Development of Copper-Carbon Fiber Composite for Electrodes of Power Semiconductor Devices

Abstract

In power semiconductor devices, a supporting electrode made of materials such as molybdenum or tungsten is inserted between a silicon wafer and a copper block. The electrode functions as a means for alleviating thermal stress acting on the wafer, as well as a means for conducting electric current. A copper--carbon fiber composite suitable to be the supporting electrode has been developed. The properties of the composite structure are expected to vary depending on the orientation of the fibers.
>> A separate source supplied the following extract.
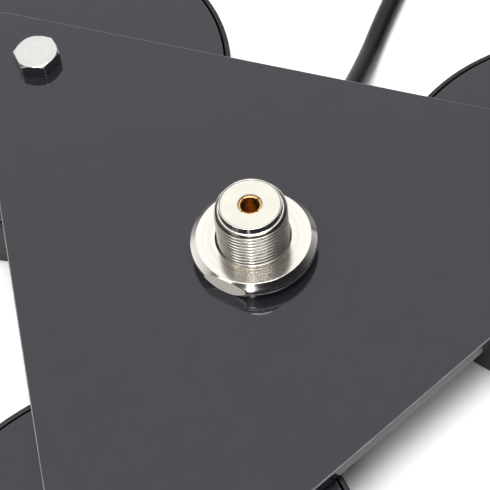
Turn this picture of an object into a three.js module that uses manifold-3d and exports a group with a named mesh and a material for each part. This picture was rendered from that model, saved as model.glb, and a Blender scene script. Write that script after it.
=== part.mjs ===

In the case of disk-shaped electrodes usually employed for power devices, the thermal expansion coefficient of the composite has to be isotropic at least on the surface contacting the silicon wafer. That is, two-dimensional isotropy is required. For this purpose, carbon fibers were embedded in a copper matrix in either a weaving, bidirectional, or spiral arrangement. The properties of these composites were adjusted within a certain range by changing the volume, kind, and/or arrangement of carbon fibers. This new composite was applied to a new resin molded diode. The properties of this new diode compared favorably with those of conventional diodes using molybdenum or tungsten electrodes. It is concluded that the new composite electrode with carbon fibers satisfies all of the major requirements for the electrodes in power semiconductor devices.